● **EXERCISE DESCRIPTION**
In the listing below, find the line that contains "Write part 4 of" and the line that contains "at its ends.". Quote both and every line between them, exactly, and nothing more.

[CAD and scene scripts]
━━━━━━━━━━
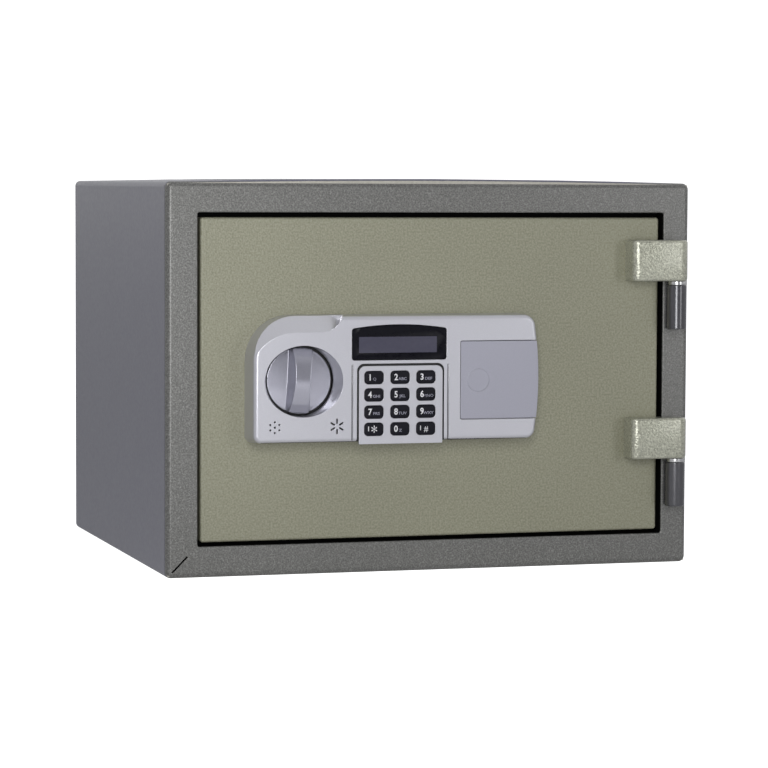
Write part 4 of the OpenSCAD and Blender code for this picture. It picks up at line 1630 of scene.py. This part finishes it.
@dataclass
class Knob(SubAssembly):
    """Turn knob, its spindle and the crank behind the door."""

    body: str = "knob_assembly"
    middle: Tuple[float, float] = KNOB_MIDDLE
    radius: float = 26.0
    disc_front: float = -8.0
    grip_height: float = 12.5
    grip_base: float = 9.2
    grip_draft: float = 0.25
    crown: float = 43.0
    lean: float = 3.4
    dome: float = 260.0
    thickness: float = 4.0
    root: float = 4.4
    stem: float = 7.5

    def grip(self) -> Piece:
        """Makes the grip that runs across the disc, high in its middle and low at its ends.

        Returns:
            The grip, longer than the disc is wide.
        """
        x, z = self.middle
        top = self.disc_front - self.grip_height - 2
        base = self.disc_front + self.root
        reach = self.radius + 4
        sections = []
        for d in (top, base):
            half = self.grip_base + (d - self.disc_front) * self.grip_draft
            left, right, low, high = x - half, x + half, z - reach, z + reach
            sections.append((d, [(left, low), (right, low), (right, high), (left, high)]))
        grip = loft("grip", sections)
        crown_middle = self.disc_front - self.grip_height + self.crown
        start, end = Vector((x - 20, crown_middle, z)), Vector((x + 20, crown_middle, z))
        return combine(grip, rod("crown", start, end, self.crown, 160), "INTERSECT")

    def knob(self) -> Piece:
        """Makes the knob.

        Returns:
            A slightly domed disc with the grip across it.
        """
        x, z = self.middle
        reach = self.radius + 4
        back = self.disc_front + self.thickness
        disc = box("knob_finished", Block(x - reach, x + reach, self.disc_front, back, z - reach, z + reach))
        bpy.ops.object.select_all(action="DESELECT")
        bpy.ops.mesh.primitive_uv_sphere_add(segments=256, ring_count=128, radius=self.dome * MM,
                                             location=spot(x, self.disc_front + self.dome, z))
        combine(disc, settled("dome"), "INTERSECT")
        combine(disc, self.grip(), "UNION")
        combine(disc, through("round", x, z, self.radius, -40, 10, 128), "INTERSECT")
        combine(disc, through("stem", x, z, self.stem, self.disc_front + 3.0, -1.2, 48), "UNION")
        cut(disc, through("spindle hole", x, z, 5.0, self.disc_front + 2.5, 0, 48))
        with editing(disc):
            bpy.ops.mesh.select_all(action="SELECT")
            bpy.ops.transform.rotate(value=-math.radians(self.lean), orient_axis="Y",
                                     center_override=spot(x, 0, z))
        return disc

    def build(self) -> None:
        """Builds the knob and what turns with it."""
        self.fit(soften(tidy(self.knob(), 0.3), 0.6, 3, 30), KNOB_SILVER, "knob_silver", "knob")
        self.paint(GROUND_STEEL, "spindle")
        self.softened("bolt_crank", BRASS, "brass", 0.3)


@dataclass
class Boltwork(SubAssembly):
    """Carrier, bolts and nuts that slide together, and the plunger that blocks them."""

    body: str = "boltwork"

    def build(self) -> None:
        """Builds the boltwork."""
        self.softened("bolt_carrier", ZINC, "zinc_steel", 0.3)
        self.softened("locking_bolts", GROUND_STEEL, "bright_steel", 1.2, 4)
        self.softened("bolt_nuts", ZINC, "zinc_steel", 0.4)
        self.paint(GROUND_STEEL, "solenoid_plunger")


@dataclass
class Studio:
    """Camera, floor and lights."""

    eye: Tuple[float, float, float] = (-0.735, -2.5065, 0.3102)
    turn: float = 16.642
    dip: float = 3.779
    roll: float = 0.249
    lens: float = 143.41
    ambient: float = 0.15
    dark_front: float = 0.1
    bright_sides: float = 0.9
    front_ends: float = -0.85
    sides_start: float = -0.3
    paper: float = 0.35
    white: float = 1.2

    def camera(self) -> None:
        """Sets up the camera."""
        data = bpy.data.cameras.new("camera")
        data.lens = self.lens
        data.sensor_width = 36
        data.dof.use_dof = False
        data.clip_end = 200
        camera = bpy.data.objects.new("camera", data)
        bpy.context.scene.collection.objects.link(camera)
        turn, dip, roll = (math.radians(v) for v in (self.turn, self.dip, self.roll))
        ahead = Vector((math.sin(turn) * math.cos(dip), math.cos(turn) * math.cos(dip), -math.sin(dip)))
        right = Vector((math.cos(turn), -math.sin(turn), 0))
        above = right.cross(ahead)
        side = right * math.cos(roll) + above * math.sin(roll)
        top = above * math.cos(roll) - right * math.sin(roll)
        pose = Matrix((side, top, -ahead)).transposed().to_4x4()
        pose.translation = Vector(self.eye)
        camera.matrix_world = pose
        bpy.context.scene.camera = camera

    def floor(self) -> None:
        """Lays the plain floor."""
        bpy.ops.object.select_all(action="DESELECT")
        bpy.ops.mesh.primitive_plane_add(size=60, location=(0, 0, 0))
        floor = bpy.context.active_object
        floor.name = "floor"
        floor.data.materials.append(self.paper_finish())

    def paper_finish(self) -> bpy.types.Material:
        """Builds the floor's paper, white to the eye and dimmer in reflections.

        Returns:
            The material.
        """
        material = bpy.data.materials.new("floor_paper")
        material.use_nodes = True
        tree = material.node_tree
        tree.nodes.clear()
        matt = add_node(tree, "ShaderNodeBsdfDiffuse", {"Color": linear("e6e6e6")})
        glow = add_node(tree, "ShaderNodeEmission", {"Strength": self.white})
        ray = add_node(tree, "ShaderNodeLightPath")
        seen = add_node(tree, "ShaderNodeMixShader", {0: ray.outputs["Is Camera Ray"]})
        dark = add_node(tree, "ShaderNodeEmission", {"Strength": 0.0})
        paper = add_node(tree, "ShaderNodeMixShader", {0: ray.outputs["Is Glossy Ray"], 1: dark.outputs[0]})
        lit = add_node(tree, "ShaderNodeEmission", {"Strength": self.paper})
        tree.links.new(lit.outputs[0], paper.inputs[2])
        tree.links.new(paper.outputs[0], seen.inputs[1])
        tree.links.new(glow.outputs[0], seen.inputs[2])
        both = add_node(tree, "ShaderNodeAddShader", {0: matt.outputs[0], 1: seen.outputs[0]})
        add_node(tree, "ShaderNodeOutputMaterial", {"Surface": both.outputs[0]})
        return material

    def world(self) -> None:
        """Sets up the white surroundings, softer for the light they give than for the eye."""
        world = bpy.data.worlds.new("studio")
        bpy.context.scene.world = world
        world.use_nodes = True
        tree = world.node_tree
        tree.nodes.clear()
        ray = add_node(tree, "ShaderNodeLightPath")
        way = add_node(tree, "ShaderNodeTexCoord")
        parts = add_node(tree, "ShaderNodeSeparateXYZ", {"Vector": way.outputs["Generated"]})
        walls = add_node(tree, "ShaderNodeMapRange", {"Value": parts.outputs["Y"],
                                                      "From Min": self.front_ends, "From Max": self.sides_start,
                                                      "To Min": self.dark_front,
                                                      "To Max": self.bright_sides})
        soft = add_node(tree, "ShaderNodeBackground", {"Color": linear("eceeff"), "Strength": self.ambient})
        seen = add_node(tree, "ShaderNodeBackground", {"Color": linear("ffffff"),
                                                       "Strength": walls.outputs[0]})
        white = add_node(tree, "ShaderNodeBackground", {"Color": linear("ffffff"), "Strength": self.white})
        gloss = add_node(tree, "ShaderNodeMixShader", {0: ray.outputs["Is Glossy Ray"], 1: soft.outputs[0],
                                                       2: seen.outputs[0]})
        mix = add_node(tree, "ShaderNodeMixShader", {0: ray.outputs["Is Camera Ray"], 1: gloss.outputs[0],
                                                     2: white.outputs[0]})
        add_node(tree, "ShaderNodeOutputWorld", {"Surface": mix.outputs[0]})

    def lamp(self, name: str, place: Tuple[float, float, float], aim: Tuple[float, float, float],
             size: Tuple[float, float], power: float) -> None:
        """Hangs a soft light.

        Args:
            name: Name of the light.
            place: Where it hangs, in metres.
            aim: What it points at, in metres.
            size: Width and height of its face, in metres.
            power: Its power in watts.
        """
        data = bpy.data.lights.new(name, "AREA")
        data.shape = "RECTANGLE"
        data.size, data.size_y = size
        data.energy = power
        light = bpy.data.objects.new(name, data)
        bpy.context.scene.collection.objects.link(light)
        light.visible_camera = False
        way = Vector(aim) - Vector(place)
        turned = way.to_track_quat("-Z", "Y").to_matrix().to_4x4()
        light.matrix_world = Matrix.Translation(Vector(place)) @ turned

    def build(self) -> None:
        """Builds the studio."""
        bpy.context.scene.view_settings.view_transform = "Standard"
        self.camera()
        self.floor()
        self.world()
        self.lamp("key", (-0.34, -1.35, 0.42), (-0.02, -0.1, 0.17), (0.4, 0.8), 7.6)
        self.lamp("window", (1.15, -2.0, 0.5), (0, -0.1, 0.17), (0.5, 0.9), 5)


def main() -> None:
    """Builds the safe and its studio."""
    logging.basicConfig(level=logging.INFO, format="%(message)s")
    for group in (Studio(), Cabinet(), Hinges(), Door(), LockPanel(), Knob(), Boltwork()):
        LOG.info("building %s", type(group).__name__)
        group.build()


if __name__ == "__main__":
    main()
━━━━━━━━━━
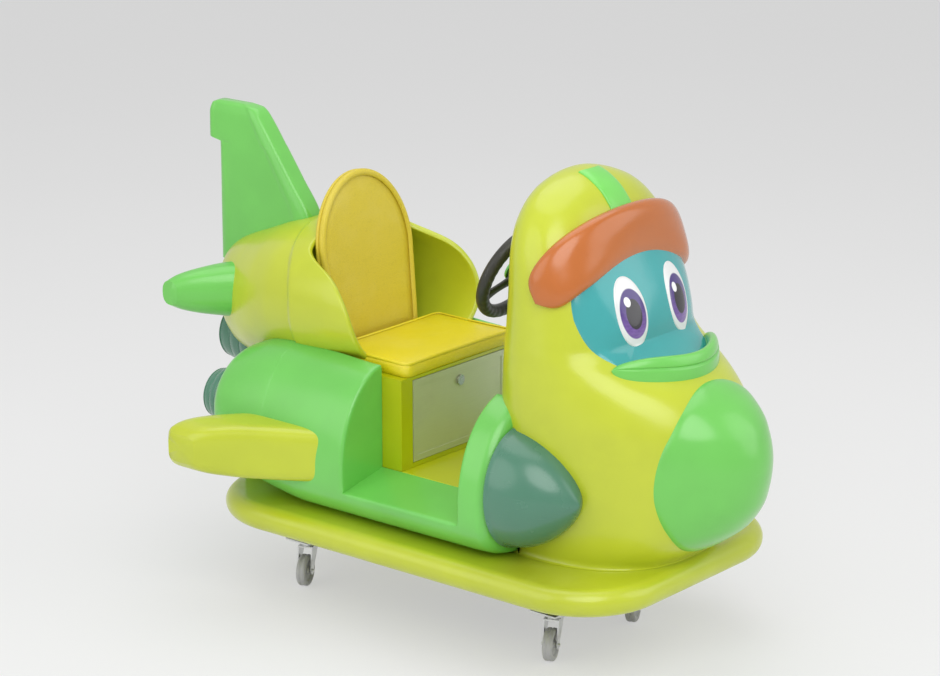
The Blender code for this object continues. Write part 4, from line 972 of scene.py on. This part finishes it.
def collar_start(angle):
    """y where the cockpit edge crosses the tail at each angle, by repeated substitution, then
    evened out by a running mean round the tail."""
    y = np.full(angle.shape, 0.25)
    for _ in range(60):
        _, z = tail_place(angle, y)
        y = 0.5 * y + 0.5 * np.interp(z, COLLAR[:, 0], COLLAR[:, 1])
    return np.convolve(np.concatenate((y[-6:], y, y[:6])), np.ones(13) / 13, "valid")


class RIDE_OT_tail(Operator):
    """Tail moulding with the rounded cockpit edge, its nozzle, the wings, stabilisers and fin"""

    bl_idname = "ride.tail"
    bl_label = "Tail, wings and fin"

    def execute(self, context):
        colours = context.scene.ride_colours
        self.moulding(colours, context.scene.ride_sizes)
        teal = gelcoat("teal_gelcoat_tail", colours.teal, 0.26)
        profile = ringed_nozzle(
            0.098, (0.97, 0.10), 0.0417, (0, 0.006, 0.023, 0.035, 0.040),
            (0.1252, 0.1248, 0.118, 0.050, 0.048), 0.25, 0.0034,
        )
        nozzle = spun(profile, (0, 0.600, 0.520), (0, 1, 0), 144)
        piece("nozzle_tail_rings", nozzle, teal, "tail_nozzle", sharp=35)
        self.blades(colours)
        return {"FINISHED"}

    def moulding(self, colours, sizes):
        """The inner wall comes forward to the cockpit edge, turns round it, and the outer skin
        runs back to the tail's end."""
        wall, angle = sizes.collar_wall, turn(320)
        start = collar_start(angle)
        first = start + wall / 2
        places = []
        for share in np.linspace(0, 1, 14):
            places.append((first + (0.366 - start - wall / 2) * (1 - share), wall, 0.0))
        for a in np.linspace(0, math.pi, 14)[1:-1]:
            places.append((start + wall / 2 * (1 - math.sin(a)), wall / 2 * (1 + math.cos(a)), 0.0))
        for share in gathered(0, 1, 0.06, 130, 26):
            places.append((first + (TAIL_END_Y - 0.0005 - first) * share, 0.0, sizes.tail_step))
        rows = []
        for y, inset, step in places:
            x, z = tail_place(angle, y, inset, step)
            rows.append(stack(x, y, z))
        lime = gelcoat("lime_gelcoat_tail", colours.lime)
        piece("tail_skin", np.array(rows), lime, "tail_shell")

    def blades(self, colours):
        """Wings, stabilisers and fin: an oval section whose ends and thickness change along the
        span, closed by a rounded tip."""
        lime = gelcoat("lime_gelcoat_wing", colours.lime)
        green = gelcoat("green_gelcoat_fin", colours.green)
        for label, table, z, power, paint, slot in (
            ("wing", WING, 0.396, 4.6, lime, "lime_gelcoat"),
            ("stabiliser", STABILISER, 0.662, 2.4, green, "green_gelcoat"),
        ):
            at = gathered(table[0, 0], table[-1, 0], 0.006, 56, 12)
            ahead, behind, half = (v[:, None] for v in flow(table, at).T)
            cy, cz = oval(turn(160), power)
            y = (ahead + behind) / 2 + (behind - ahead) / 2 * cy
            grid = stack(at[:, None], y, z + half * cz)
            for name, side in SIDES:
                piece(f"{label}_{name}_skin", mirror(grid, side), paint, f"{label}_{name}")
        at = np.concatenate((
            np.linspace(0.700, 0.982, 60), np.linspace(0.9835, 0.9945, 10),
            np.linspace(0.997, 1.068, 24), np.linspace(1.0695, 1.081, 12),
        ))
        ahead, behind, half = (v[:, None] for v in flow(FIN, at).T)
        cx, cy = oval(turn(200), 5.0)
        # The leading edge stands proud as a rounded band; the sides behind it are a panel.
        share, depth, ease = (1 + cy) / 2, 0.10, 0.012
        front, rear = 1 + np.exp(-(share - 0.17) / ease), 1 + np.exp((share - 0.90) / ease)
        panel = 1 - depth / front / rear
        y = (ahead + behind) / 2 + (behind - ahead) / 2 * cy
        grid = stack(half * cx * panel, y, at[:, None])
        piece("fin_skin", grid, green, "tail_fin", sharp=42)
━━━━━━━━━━
● **WRITTEN ANSWER**
Write part 4 of the OpenSCAD and Blender code for this picture. It picks up at line 1630 of scene.py. This part finishes it.
@dataclass
class Knob(SubAssembly):
    """Turn knob, its spindle and the crank behind the door."""

    body: str = "knob_assembly"
    middle: Tuple[float, float] = KNOB_MIDDLE
    radius: float = 26.0
    disc_front: float = -8.0
    grip_height: float = 12.5
    grip_base: float = 9.2
    grip_draft: float = 0.25
    crown: float = 43.0
    lean: float = 3.4
    dome: float = 260.0
    thickness: float = 4.0
    root: float = 4.4
    stem: float = 7.5

    def grip(self) -> Piece:
        """Makes the grip that runs across the disc, high in its middle and low at its ends.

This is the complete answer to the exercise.